Roman Schwaller sextet – „The Thurgivian Suite“ | 06.05.2006

Neuburger Rundschau | Dr. Tobias Böcker
 

Eine ausgewachsene Jazzsuite in acht ausführlich durcharrangierten Sätzen: Wer traut sich so etwas noch zu in Zeiten, in denen der Jazz so zerrissen wie der Rest der Welt nach legitimen Formen sucht? Roman Schwaller hat es gewagt und mit seiner farbenprächtigen und dabei gar nicht ländlich-idyllischen „Thurgovian Suite“ Beachtliches hervorgebracht. Von der Live-Tauglichkeit des nur vordergründig akademisch wirkenden Projekts konnten sich die Jazzfans im Birdland ausgiebig und eindrucksvoll überzeugen

Dass ein Jazzer vom Kanton für eine Auftragskomposition engagiert wird um seiner Heimat ein modern klingendes musikalisches Accessoire zu verpassen, dürfte auch im aufgeschlossenen Teil der Schweizer Kulturwelt eher die Ausnahme sein.

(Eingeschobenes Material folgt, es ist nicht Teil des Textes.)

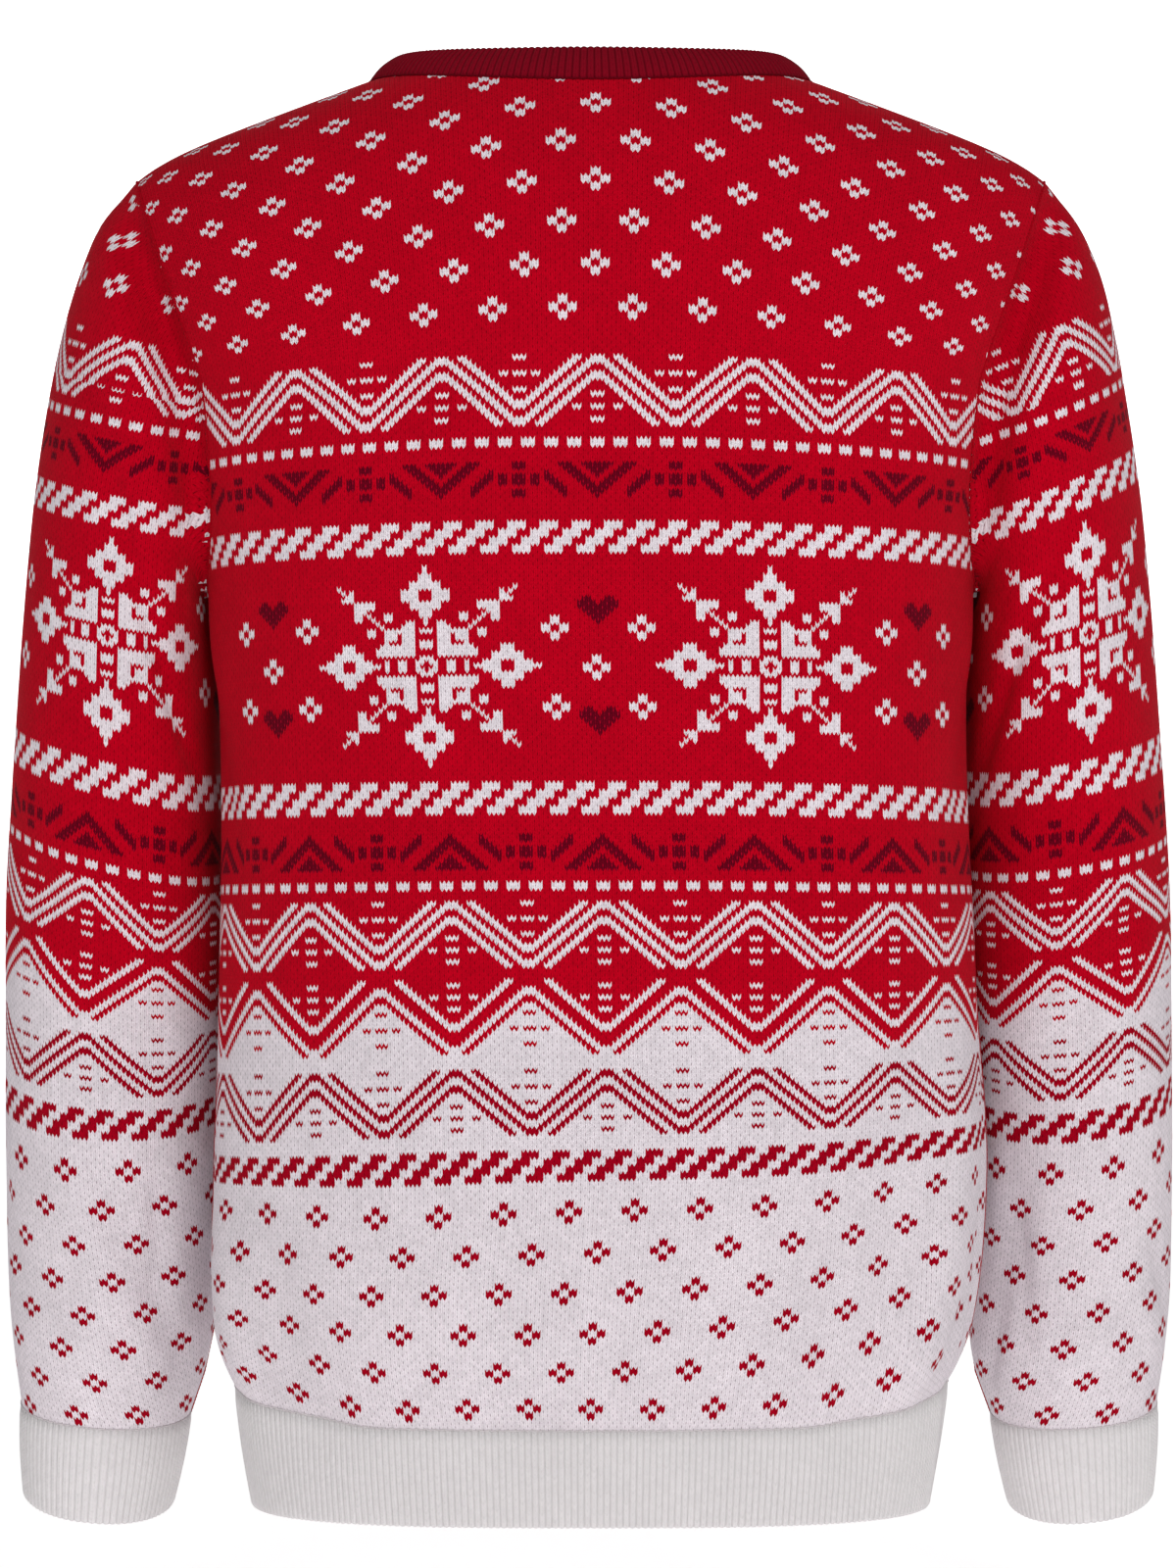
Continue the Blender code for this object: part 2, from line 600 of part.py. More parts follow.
def smooth_columns(rings, facets):
    """Adds rings between the given ones, on a smooth curve through each column of points."""
    rings = np.array(rings)
    spans = np.linalg.norm(np.diff(rings, axis=0), axis=-1)[..., None]
    slopes = np.diff(rings, axis=0) / spans
    ways = np.empty_like(rings)
    ways[0], ways[-1] = slopes[0], slopes[-1]
    ways[1:-1] = (slopes[:-1] * spans[1:] + slopes[1:] * spans[:-1]) / (spans[:-1] + spans[1:])
    result = [rings[0]]
    for k, count in enumerate(facets):
        for step in range(1, count + 1):
            t = step / count
            start = (1 + 2 * t) * (1 - t) ** 2 * rings[k] + t * (1 - t) ** 2 * spans[k] * ways[k]
            end = t * t * (3 - 2 * t) * rings[k + 1] + t * t * (t - 1) * spans[k] * ways[k + 1]
            result.append(start + end)
    return np.array(result)


def sleeve_fold_rise(points, angle, folds):
    """Sum of a sleeve's folds at its points, with none at the cap seam or the cuff."""
    steps = np.linalg.norm(np.diff(points, axis=0), axis=-1)
    down = np.concatenate([np.zeros((1, points.shape[1])), np.cumsum(steps, axis=0)])
    share = down / down[-1]
    total = np.zeros(points.shape[:2])
    for fold in folds:
        apart = (angle - math.radians(fold.around) + math.pi) % (2 * math.pi) - math.pi
        across, along = apart * SLEEVE_RADIUS, (share - fold.along) * down[-1]
        turn = math.radians(fold.tilt)
        lengthwise = along * math.cos(turn) + across * math.sin(turn)
        beside = across * math.cos(turn) - along * math.sin(turn)
        total += fold.rise * np.exp(
            -((beside / fold.half_width) ** 2) - (lengthwise / fold.half_length) ** 2
        )
    return total * np.clip(share / 0.3, 0, 1) * np.clip((1 - share) / 0.06, 0, 1)


def ring_normals(points):
    """Outward normals of a tube of rings whose angle runs from the outer line over the back."""
    across = np.roll(points, -1, axis=1) - np.roll(points, 1, axis=1)
    down = np.gradient(points, axis=0)
    return unit(np.cross(down, across))


def right_ring(ring):
    """The ring of the right sleeve, still at +X."""
    outer, inner = ring.outer_x + ring.right_outer, ring.inner_x + ring.right_inner
    return ring._replace(outer_x=outer, inner_x=inner)


def mirrored(points, side):
    return points * [side, 1, 1]


def build_sleeve(side, rim, folds, collection):
    """A sleeve and its cuff. The shapes are worked out at +X and mirrored for side -1."""
    name = "left" if side > 0 else "right"
    count = len(rim.outer)
    angle = 2 * math.pi * np.arange(count) / count
    start = step_off(rim, SEAM_GAP)
    leaving = CAP_LEAVES[0] + CAP_LEAVES[1] * (1 + np.cos(angle)) / 2
    rings = [start.outer, start.outer + rim.away * leaving[:, None]]
    table = SLEEVE_RINGS if side > 0 else [right_ring(ring) for ring in SLEEVE_RINGS]
    rings += [ring_points(ring, angle) for ring in table]
    points = smooth_columns(rings, [1] + [ring.facets for ring in SLEEVE_RINGS])
    normals = ring_normals(points)
    points = points + normals * sleeve_fold_rise(points, angle, folds)[..., None]
    normals = ring_normals(points)
    normals[0] = rim.normal
    inner = points - normals * CLOTH_WALL
    inner[0] = start.inner
    bm = cloth_wall(mirrored(points, side), mirrored(inner, side), True)
    add_object(f"sleeve_{name}", bm, RED_YARN, collection)
    build_cuff(f"cuff_{name}", side, points[-1], normals[-1], angle, collection)


def build_cuff(name, side, edge, normals, angle, collection):
    """The ribbed cuff that carries on from a sleeve's last ring."""
    low = ring_points(CUFF_RING if side > 0 else right_ring(CUFF_RING), angle)
    rim = step_off(seam_rim(edge, normals, low), SEAM_GAP)
    facing = ring_normals(np.array([rim.outer, low]))[1]
    tops = [mirrored(closed(ring), side) for ring in (rim.outer, rim.inner)]
    bottoms = [mirrored(closed(ring), side) for ring in (low, low - facing * CLOTH_WALL)]
    places = closed_places(rim.outer)
    facings = [mirrored(closed(ring), side) for ring in (rim.normal, facing)]
    bm = ribbed_wall((tops, bottoms), facings, places, rib_count(places[-1]), True)
    add_object(name, bm, RIB_YARN, collection)


def clear_scene():
    for thing in list(bpy.data.objects):
        bpy.data.objects.remove(thing, do_unlink=True)


def main():
    clear_scene()
    collection = bpy.data.collections.new(COLLECTION)
    bpy.context.scene.collection.children.link(collection)
    surfaces = (BodySurface(1), BodySurface(-1))
    back, front = (panel_grid(surface) for surface in surfaces)
    build_panel("back_panel", *back, 1, collection)
    build_panel("front_panel", *front, -1, collection)
    build_hem(back, front, [hem_shares(surface) for surface in surfaces], collection)
    build_collar(back, front, collection)
    rim = armhole_rim(back, front)
    build_sleeve(1, rim, LEFT_FOLDS, collection)
    build_sleeve(-1, rim, RIGHT_FOLDS, collection)


main()
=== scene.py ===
"""Dresses the christmas sweater: jacquard knit, ribs, linked seams, soft light and the camera.

The frame has +Z up, the front faces -Y and +X is the wearer's left. Every knitted piece is a grid of
stitches on the same surface as its solid. A wale runs up the cloth and a course runs across it, and the
yarn of each stitch comes from one chart that the body and the sleeves share.
"""

from __future__ import annotations

import logging
import math
from dataclasses import dataclass, field
from enum import IntEnum
from typing import Iterable, NamedTuple, Sequence

import bpy
import numpy as np
from mathutils import Matrix, Vector


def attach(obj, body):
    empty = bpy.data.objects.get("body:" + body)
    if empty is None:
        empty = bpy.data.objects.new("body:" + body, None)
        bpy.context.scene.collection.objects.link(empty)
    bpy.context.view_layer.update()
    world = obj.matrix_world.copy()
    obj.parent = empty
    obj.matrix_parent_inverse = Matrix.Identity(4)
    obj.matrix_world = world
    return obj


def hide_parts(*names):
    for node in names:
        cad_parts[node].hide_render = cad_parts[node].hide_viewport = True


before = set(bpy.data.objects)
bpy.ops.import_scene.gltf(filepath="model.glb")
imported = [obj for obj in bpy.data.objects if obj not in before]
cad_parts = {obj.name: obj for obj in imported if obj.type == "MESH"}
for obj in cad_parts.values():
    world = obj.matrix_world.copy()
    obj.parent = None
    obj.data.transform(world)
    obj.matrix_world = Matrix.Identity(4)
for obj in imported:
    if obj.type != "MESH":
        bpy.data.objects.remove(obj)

LOG = logging.getLogger("christmas_sweater")
Array = np.ndarray

SEAM_GAP = 0.0003
CLOTH = 0.0022
HEM_TOP, CHEST, UNDERARM = -0.6435, -0.150, -0.250
HEM_SIDE_RISE, HEM_RISE_FADES = 0.012, 0.060
HEM_RISE_STARTS, HEM_RISE_OVER = 0.4, 0.5
ARMHOLE_HALF_DEPTH, ARMHOLE_TOP_WIDTH = 0.055, 0.2215
SHOULDER_LEAN = 0.9
NECK_HALF_WIDTH = 0.109
SHOULDER_SLOPE, SHOULDER_ROUNDING = 0.375, 0.03
NECK_SLOPE, NECK_ROUNDING = 0.40, 0.09
TIP_DROP = 0.0060
HEM_BOTTOM, HEM_HALF_WIDTH, HEM_SQUARENESS = -0.6885, 0.1632, 2.9
BODY_QUARTER = 0.25
SLEEVE_RADIUS, SLEEVE_SQUARENESS = 0.055, 2.15
SECTION_POINTS, ON_SEAM = 241, 1e-6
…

Rein akustischen Straight-ahead-Jazz von solider Post-Bop-Prägung verbindet Schwallers Suite mit biographsch-musikalischen Notizen und Geschichten, deren Hintergründe der Tenorsaxophonist mit leisem Augenzwinkern immer mal wieder auch verbal erläutert. Durchaus humorvoll und mit narrativem Flair versehen spinnt sich ein Reigen, der in Schwallers Geburtsjahr und -ort 1957 mit „Frauenfeld“ beginnt, sich fortsetzt mit „Adolescence“ und u.a. über „Kreuzlingen 1973 – The Blues“ und „Expatriation 1977“ zur „Recurrence 1996“ führt. Zur lebendigen Realisation des wichtigsten Projekts seines bisherigen Lebens, wie Schwaller betont, habe er sich die beste Band seiner bisherigen Musikerlaufbahn zusammengesucht: Da ist also Oliver Kent mit sublim perlendem Spiel am Bösendorfer, Thomas Stabenow mit ungemein fingerfertig groovendem Bass, Mario Gonzi mit differenziert austariertem Drumming. Da ist eine Frontline mit Druck, Präzision und kompakter Substanz. Roman Schwaller überzeugt wie je mit seinem voluminös geblasenem Tenorsaxophon, sonorem Sound und zupackender Phrasierung, der Trompeter Derrick Gardner mit Power, Klarheit und Brillianz, der Posaunencrack Adrian Mears mit der ihm eigenen virtuosen Direktheit. Alles in allem stellte die Band mit der „Thurgovian Suite“ eindrucksvoll unter Beweis, dass – falls man es noch nicht wüsste – die Schweiz sehr viel mehr zu bieten hat als lila Kühe und Schokoladenosterhasen mit rotem Halsband.
Nota bene: Die Ballade „Part VI Reconnaissances“ (Anerkennung) widmete Schwaller im Konzert dem im Vorjahr verstorbenen Augsburger Fabrikanten Walter Fauser, einem dem Jazz gewogenen Gönner und langjährigen Stammgast im Neuburger Birdland Jazzclub.